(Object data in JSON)
• • • • • • •
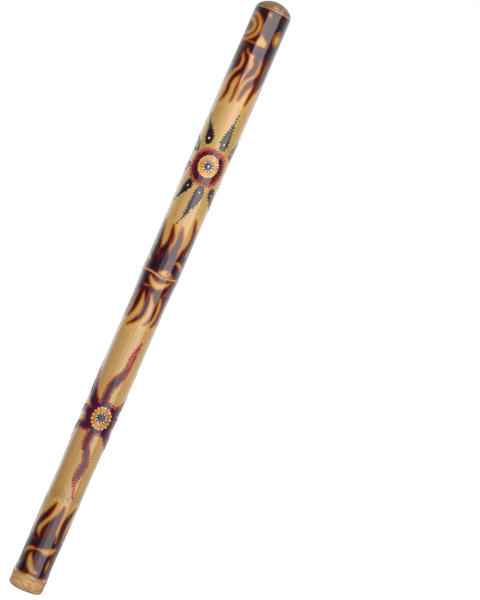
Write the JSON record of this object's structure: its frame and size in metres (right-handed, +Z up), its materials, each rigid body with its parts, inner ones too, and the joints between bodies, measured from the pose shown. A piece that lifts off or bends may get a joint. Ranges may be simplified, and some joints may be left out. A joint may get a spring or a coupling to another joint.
{
  "type": "rainstick",
  "caption": "Bamboo rainstick: burnt and dot-painted closed culm with a domed wooden cap, a helix of bamboo pins through its wall and loose pebbles that fall through them when it is tipped.",
  "frame": {"origin": "middle of the flat foot that the stick stands on", "axes": "+Z up along the stick, from its root end to the domed cap; the decoration that the picture shows faces -Y"},
  "size_m": [0.0608, 0.0608, 1],
  "materials": {
    "bamboo": "gloss",
    "cap_wood": "gloss",
    "pin_bamboo": "matte",
    "pebble_stone": "satin",
    "burnt_fill": "gloss",
    "paint_white": "gloss",
    "paint_gold": "gloss",
    "paint_red": "gloss",
    "paint_green": "gloss"
  },
  "bodies": {
    "stick": {"bamboo_culm": "bamboo", "top_cap": "cap_wood", "pin_turn_1": "pin_bamboo", "pin_turn_2": "pin_bamboo", "pin_turn_3": "pin_bamboo", "pin_turn_4": "pin_bamboo", "pin_turn_5": "pin_bamboo", "pin_turn_6": "pin_bamboo", "pin_turn_7": "pin_bamboo"},
    "pebble_column_01": {"pebble_column_01": "pebble_stone"},
    "pebble_column_02": {"pebble_column_02": "pebble_stone"},
    "pebble_column_03": {"pebble_column_03": "pebble_stone"},
    "pebble_column_04": {"pebble_column_04": "pebble_stone"},
    "pebble_column_05": {"pebble_column_05": "pebble_stone"},
    "pebble_column_06": {"pebble_column_06": "pebble_stone"},
    "pebble_column_07": {"pebble_column_07": "pebble_stone"},
    "pebble_column_08": {"pebble_column_08": "pebble_stone"},
    "pebble_column_09": {"pebble_column_09": "pebble_stone"},
    "pebble_column_10": {"pebble_column_10": "pebble_stone"},
    "pebble_column_11": {"pebble_column_11": "pebble_stone"},
    "pebble_column_12": {"pebble_column_12": "pebble_stone"},
    "core_pebbles": {"core_pebbles": "pebble_stone"}
  },
  "joints": [
    {"name": "column_01_fall", "type": "slide", "parent": "stick", "child": "pebble_column_01", "axis": [0, 0, 1], "range_m": [0, 0.8958]},
    {"name": "column_02_fall", "type": "slide", "parent": "stick", "child": "pebble_column_02", "axis": [0, 0, 1], "range_m": [0, 0.9002]},
    {"name": "column_03_fall", "type": "slide", "parent": "stick", "child": "pebble_column_03", "axis": [0, 0, 1], "range_m": [0, 0.8957]},
    {"name": "column_04_fall", "type": "slide", "parent": "stick", "child": "pebble_column_04", "axis": [0, 0, 1], "range_m": [0, 0.8982]},
    {"name": "column_05_fall", "type": "slide", "parent": "stick", "child": "pebble_column_05", "axis": [0, 0, 1], "range_m": [0, 0.8951]},
    {"name": "column_06_fall", "type": "slide", "parent": "stick", "child": "pebble_column_06", "axis": [0, 0, 1], "range_m": [0, 0.896]},
    {"name": "column_07_fall", "type": "slide", "parent": "stick", "child": "pebble_column_07", "axis": [0, 0, 1], "range_m": [0, 0.8979]},
    {"name": "column_08_fall", "type": "slide", "parent": "stick", "child": "pebble_column_08", "axis": [0, 0, 1], "range_m": [0, 0.8908]},
    {"name": "column_09_fall", "type": "slide", "parent": "stick", "child": "pebble_column_09", "axis": [0, 0, 1], "range_m": [0, 0.8964]},
    {"name": "column_10_fall", "type": "slide", "parent": "stick", "child": "pebble_column_10", "axis": [0, 0, 1], "range_m": [0, 0.8921]},
    {"name": "column_11_fall", "type": "slide", "parent": "stick", "child": "pebble_column_11", "axis": [0, 0, 1], "range_m": [0, 0.8946]},
    {"name": "column_12_fall", "type": "slide", "parent": "stick", "child": "pebble_column_12", "axis": [0, 0, 1], "range_m": [0, 0.8939]},
    {"name": "core_fall", "type": "slide", "parent": "stick", "child": "core_pebbles", "axis": [0, 0, 1], "range_m": [0, 0.0203]}
  ]
}
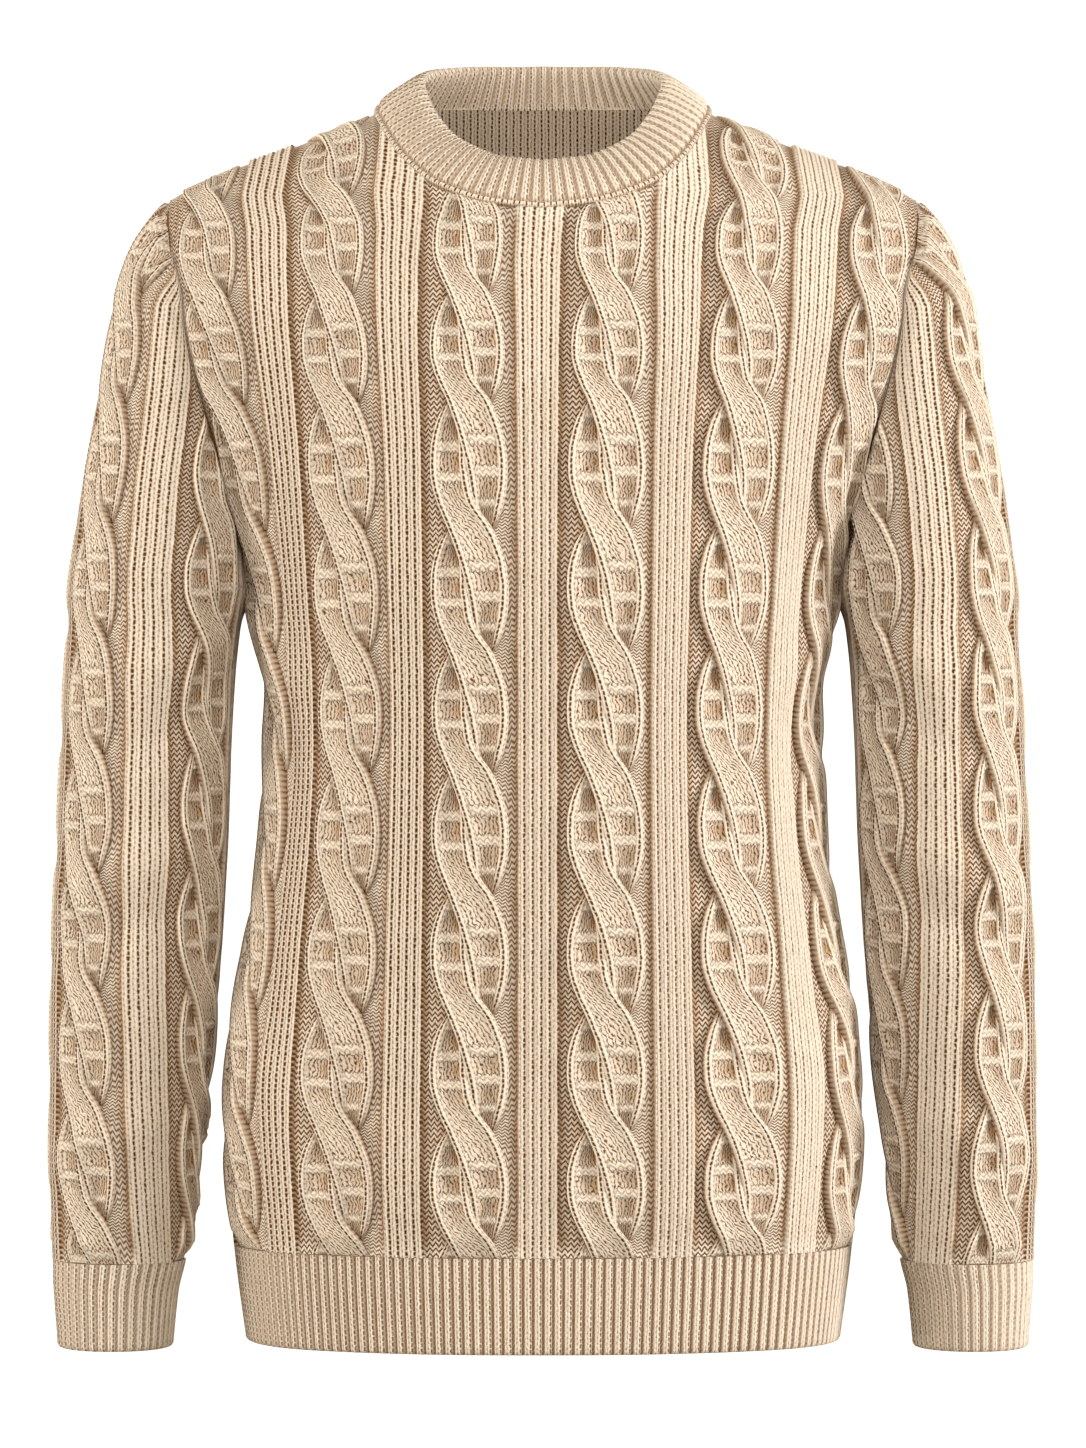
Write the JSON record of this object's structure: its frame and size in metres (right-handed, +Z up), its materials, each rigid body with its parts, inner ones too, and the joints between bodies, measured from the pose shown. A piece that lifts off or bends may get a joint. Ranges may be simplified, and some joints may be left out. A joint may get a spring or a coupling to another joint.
{
  "type": "cable knit sweater, worn form without a wearer",
  "caption": "Hollow crew-neck cable knit sweater standing in its worn form, arms down, with ribbed neckband, hem and cuffs, open at neck, hem and both cuffs.",
  "frame": {"origin": "the middle of the shoulder line at the base of the neck, where the wearer carries the sweater", "axes": "+Z up along the body, -Y out of the front, +X towards the wearer's left sleeve"},
  "size_m": [0.5525, 0.231, 0.7219],
  "materials": {
    "cable_knit": "soft matt wool yarn, oatmeal, knitted in cables and ribs",
    "rib_knit": "soft matt wool yarn, oatmeal, knit one purl one rib"
  },
  "bodies": {
    "root": {"front_panel": "cable_knit", "back_panel": "cable_knit", "sleeve_left": "cable_knit", "sleeve_right": "cable_knit", "neckband": "rib_knit", "hem_band": "rib_knit", "cuff_left": "rib_knit", "cuff_right": "rib_knit"}
  },
  "joints": []
}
• • • • • • •
### WORK TO COMPLETE
Repeat every entry exactly, please.

### RESPONSE FOR THIS EXERCISE
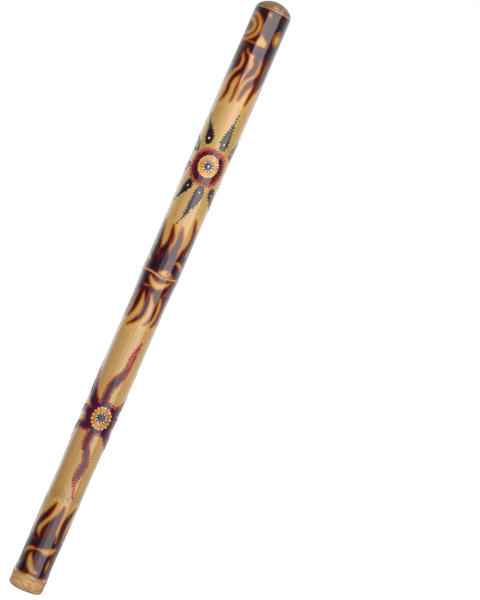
Write the JSON record of this object's structure: its frame and size in metres (right-handed, +Z up), its materials, each rigid body with its parts, inner ones too, and the joints between bodies, measured from the pose shown. A piece that lifts off or bends may get a joint. Ranges may be simplified, and some joints may be left out. A joint may get a spring or a coupling to another joint.
{
  "type": "rainstick",
  "caption": "Bamboo rainstick: burnt and dot-painted closed culm with a domed wooden cap, a helix of bamboo pins through its wall and loose pebbles that fall through them when it is tipped.",
  "frame": {"origin": "middle of the flat foot that the stick stands on", "axes": "+Z up along the stick, from its root end to the domed cap; the decoration that the picture shows faces -Y"},
  "size_m": [0.0608, 0.0608, 1],
  "materials": {
    "bamboo": "gloss",
    "cap_wood": "gloss",
    "pin_bamboo": "matte",
    "pebble_stone": "satin",
    "burnt_fill": "gloss",
    "paint_white": "gloss",
    "paint_gold": "gloss",
    "paint_red": "gloss",
    "paint_green": "gloss"
  },
  "bodies": {
    "stick": {"bamboo_culm": "bamboo", "top_cap": "cap_wood", "pin_turn_1": "pin_bamboo", "pin_turn_2": "pin_bamboo", "pin_turn_3": "pin_bamboo", "pin_turn_4": "pin_bamboo", "pin_turn_5": "pin_bamboo", "pin_turn_6": "pin_bamboo", "pin_turn_7": "pin_bamboo"},
    "pebble_column_01": {"pebble_column_01": "pebble_stone"},
    "pebble_column_02": {"pebble_column_02": "pebble_stone"},
    "pebble_column_03": {"pebble_column_03": "pebble_stone"},
    "pebble_column_04": {"pebble_column_04": "pebble_stone"},
    "pebble_column_05": {"pebble_column_05": "pebble_stone"},
    "pebble_column_06": {"pebble_column_06": "pebble_stone"},
    "pebble_column_07": {"pebble_column_07": "pebble_stone"},
    "pebble_column_08": {"pebble_column_08": "pebble_stone"},
    "pebble_column_09": {"pebble_column_09": "pebble_stone"},
    "pebble_column_10": {"pebble_column_10": "pebble_stone"},
    "pebble_column_11": {"pebble_column_11": "pebble_stone"},
    "pebble_column_12": {"pebble_column_12": "pebble_stone"},
    "core_pebbles": {"core_pebbles": "pebble_stone"}
  },
  "joints": [
    {"name": "column_01_fall", "type": "slide", "parent": "stick", "child": "pebble_column_01", "axis": [0, 0, 1], "range_m": [0, 0.8958]},
    {"name": "column_02_fall", "type": "slide", "parent": "stick", "child": "pebble_column_02", "axis": [0, 0, 1], "range_m": [0, 0.9002]},
    {"name": "column_03_fall", "type": "slide", "parent": "stick", "child": "pebble_column_03", "axis": [0, 0, 1], "range_m": [0, 0.8957]},
    {"name": "column_04_fall", "type": "slide", "parent": "stick", "child": "pebble_column_04", "axis": [0, 0, 1], "range_m": [0, 0.8982]},
    {"name": "column_05_fall", "type": "slide", "parent": "stick", "child": "pebble_column_05", "axis": [0, 0, 1], "range_m": [0, 0.8951]},
    {"name": "column_06_fall", "type": "slide", "parent": "stick", "child": "pebble_column_06", "axis": [0, 0, 1], "range_m": [0, 0.896]},
    {"name": "column_07_fall", "type": "slide", "parent": "stick", "child": "pebble_column_07", "axis": [0, 0, 1], "range_m": [0, 0.8979]},
    {"name": "column_08_fall", "type": "slide", "parent": "stick", "child": "pebble_column_08", "axis": [0, 0, 1], "range_m": [0, 0.8908]},
    {"name": "column_09_fall", "type": "slide", "parent": "stick", "child": "pebble_column_09", "axis": [0, 0, 1], "range_m": [0, 0.8964]},
    {"name": "column_10_fall", "type": "slide", "parent": "stick", "child": "pebble_column_10", "axis": [0, 0, 1], "range_m": [0, 0.8921]},
    {"name": "column_11_fall", "type": "slide", "parent": "stick", "child": "pebble_column_11", "axis": [0, 0, 1], "range_m": [0, 0.8946]},
    {"name": "column_12_fall", "type": "slide", "parent": "stick", "child": "pebble_column_12", "axis": [0, 0, 1], "range_m": [0, 0.8939]},
    {"name": "core_fall", "type": "slide", "parent": "stick", "child": "core_pebbles", "axis": [0, 0, 1], "range_m": [0, 0.0203]}
  ]
}
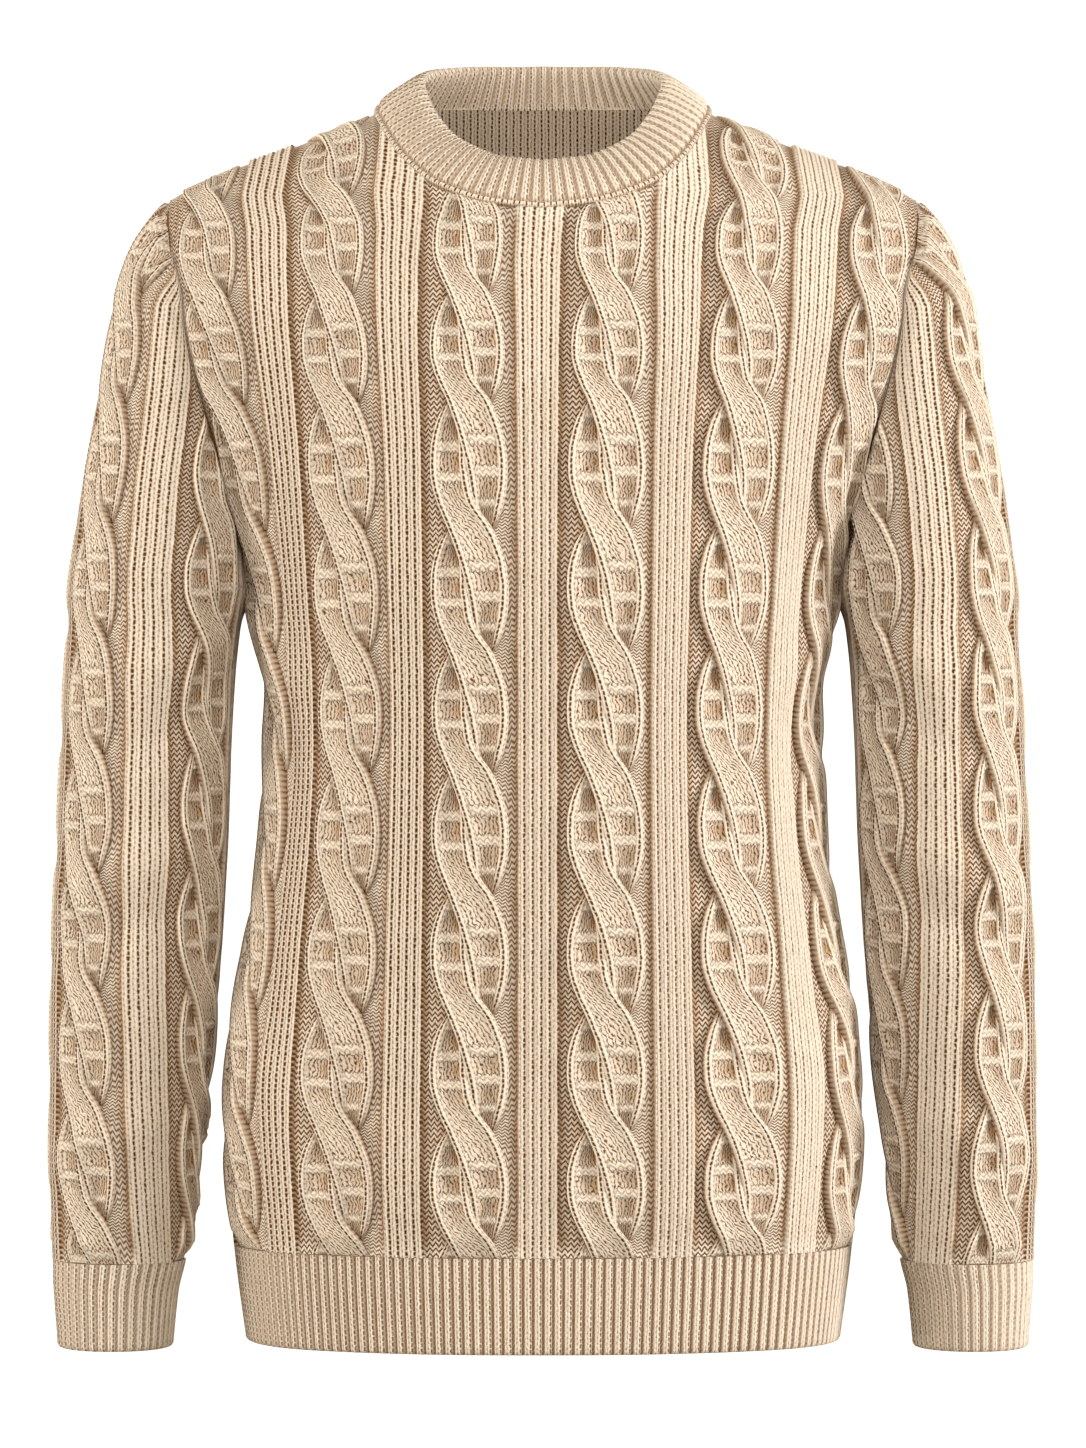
Write the JSON record of this object's structure: its frame and size in metres (right-handed, +Z up), its materials, each rigid body with its parts, inner ones too, and the joints between bodies, measured from the pose shown. A piece that lifts off or bends may get a joint. Ranges may be simplified, and some joints may be left out. A joint may get a spring or a coupling to another joint.
{
  "type": "cable knit sweater, worn form without a wearer",
  "caption": "Hollow crew-neck cable knit sweater standing in its worn form, arms down, with ribbed neckband, hem and cuffs, open at neck, hem and both cuffs.",
  "frame": {"origin": "the middle of the shoulder line at the base of the neck, where the wearer carries the sweater", "axes": "+Z up along the body, -Y out of the front, +X towards the wearer's left sleeve"},
  "size_m": [0.5525, 0.231, 0.7219],
  "materials": {
    "cable_knit": "soft matt wool yarn, oatmeal, knitted in cables and ribs",
    "rib_knit": "soft matt wool yarn, oatmeal, knit one purl one rib"
  },
  "bodies": {
    "root": {"front_panel": "cable_knit", "back_panel": "cable_knit", "sleeve_left": "cable_knit", "sleeve_right": "cable_knit", "neckband": "rib_knit", "hem_band": "rib_knit", "cuff_left": "rib_knit", "cuff_right": "rib_knit"}
  },
  "joints": []
}